Purpose:
This study addresses the limitations of current short abstracts of DBPEDIA entities, which often lack a comprehensive overview due to their creating method (i.e., selecting the first two-three sentences from the full DBPEDIA abstracts).
Methodology:
We leverage pre-trained language models to generate abstractive summaries of DBPEDIA abstracts in six languages (English, French, German, Italian, Spanish, and Dutch). We performed several experiments to assess the quality of generated summaries by language models. In particular, we evaluated the generated summaries using human judgments and automated metrics (Self-ROUGE and BERTScore). Additionally, we studied the correlation between human judgments and automated metrics in evaluating the generated summaries under different aspects: informativeness, coherence, conciseness, and fluency.
Findings:
Pre-trained language models generate summaries more concise and informative than existing short abstracts.
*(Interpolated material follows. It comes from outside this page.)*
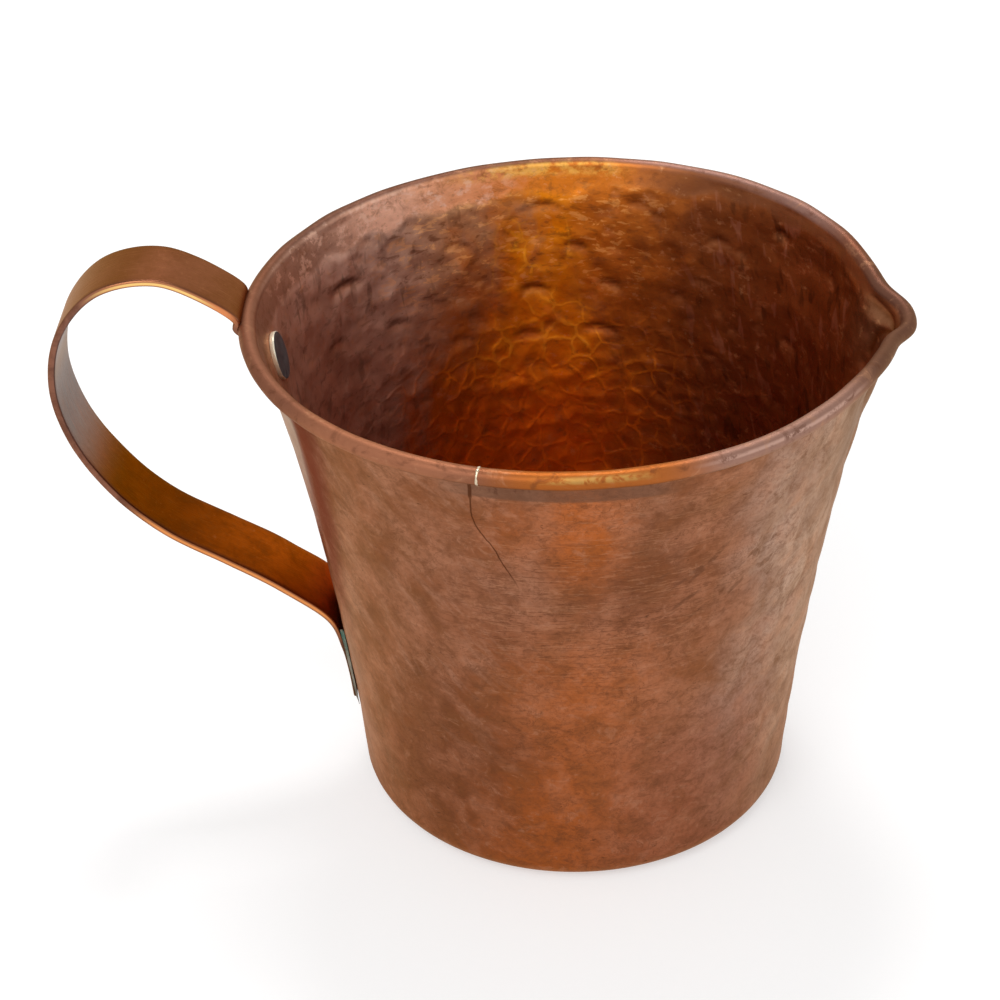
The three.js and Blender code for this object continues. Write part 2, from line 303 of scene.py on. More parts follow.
def form_rim(points):
    """Pulls the lip, pinches the rim beside it and leans the rim up towards it."""
    x, y, z = points.T
    along = np.abs(np.arctan2(y, x)) * ROLL_CENTRE
    near_rim = smooth(z, RIM_HEIGHT - FORMED_DEPTH, RIM_HEIGHT)
    near_lip = np.exp(-0.5 * (along / LIP_HALF_WIDTH) ** 3)
    pull = LIP_PULL * near_lip * smooth(z, RIM_HEIGHT - LIP_DEPTH, RIM_HEIGHT)
    pinch = PINCH * bell(along - PINCH_BESIDE, PINCH_HALF_WIDTH) * near_rim
    dip = LIP_DIP * bell(along, DIP_HALF_WIDTH) * near_rim
    radius = np.maximum(np.hypot(x, y), 1e-6)
    stretch = (radius + pull - pinch) / radius
    lean = RIM_SLOPE * x * np.maximum(0, (z - FOOT_CORNER) / (RIM_HEIGHT - FOOT_CORNER))
    return np.column_stack((x * stretch, y * stretch, z + lean - dip))


def arc(centre, radius, start, end, steps):
    angles = np.radians(np.linspace(start, end, steps + 1))
    return [(centre[0] + radius * math.cos(a), centre[1] + radius * math.sin(a)) for a in angles]


def waves(theta, z, seed, count, turns, pitch):
    """A slow unevenness between about -1 and 1, as a sum of waves round and up the wall."""
    random = np.random.default_rng(seed)
    total = np.zeros_like(theta)
    for _ in range(count):
        m = random.integers(*turns)
        n = random.uniform(-1, 1) * math.tau / pitch
        total += np.cos(m * theta + n * z + random.uniform(0, math.tau))
    return total / math.sqrt(count)


HAMMERED_RADIUS = 40
HAMMERED_HEIGHT = 84


def hammered(theta, z, round_wall, pitch, seed, bend, uneven):
    """Overlapping hammer marks: height over the deepest, nearness to a ridge and a value for each mark."""
    random = np.random.default_rng(seed)
    columns = round(math.tau * HAMMERED_RADIUS / pitch[0])
    rows = int(HAMMERED_HEIGHT / pitch[1]) + 3
    shape = (rows, columns)
    jitter = random.uniform(-0.34, 0.34, (2, *shape))
    bends = random.uniform(*bend, shape)
    sinks = random.uniform(0, uneven, shape)
    tones = random.uniform(0, 1, shape)
    wide = random.uniform(0.85, 1.25, shape)
    row = np.round(z / pitch[1]).astype(int)
    turn = theta % math.tau * columns / math.tau
    best = np.full(theta.shape, 1e9)
    second = best.copy()
    tone = np.zeros_like(theta)
    for dj in (-2, -1, 0, 1, 2):
        j = np.clip(row + dj, 0, rows - 1)
        shift = 0.5 * (j % 2)
        column = np.round(turn - shift).astype(int)
        for di in (-2, -1, 0, 1, 2):
            i = (column + di) % columns
            across = (turn - shift - (column + di) - jitter[0, j, i]) * math.tau / columns * round_wall
            high = z - (j + jitter[1, j, i]) * pitch[1]
            d = ((across / wide[j, i]) ** 2 + high**2) / (2 * bends[j, i]) + sinks[j, i]
            nearer = d < best
            second = np.where(nearer, best, np.minimum(second, d))
            tone = np.where(nearer, tones[j, i], tone)
            best = np.where(nearer, d, best)
    edge = 1 - smooth((second - best) * np.mean(bend) / pitch[1], 0.05, 0.9)
    return best, edge, tone


profile = [(FLANGE_EDGE, 0.0), (FLANGE_EDGE + 0.9, 0.0), (FLANGE_EDGE + 1.8, 0.0)]
profile += arc((FOOT_RADIUS - FOOT_CORNER, FOOT_CORNER), FOOT_CORNER, -90, 0, 9)
outside_heights = np.linspace(FOOT_CORNER, 79.2, 50)[1:]
profile += [(float(wall_radius(z)), float(z)) for z in outside_heights]
bead_start = len(profile)
profile += arc((ROLL_CENTRE, RIM_HEIGHT), CHANNEL_RADIUS, 180, ROLL_END, 7)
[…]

Specifically, BART-based models effectively overcome the limitations of DBPEDIA short abstracts, especially for longer ones. Moreover, we show that BERTScore and ROUGE-1 are reliable metrics for assessing the informativeness and coherence of the generated summaries with respect to the full DBPEDIA abstracts. We also find a negative correlation between conciseness and human ratings. Furthermore, fluency evaluation remains challenging without human judgment.
Value:
This study has significant implications for various applications in machine learning and natural language processing that rely on DBPEDIA resources. By providing succinct and comprehensive summaries, our approach enhances the quality of DBPEDIA abstracts and contributes to the semantic web community.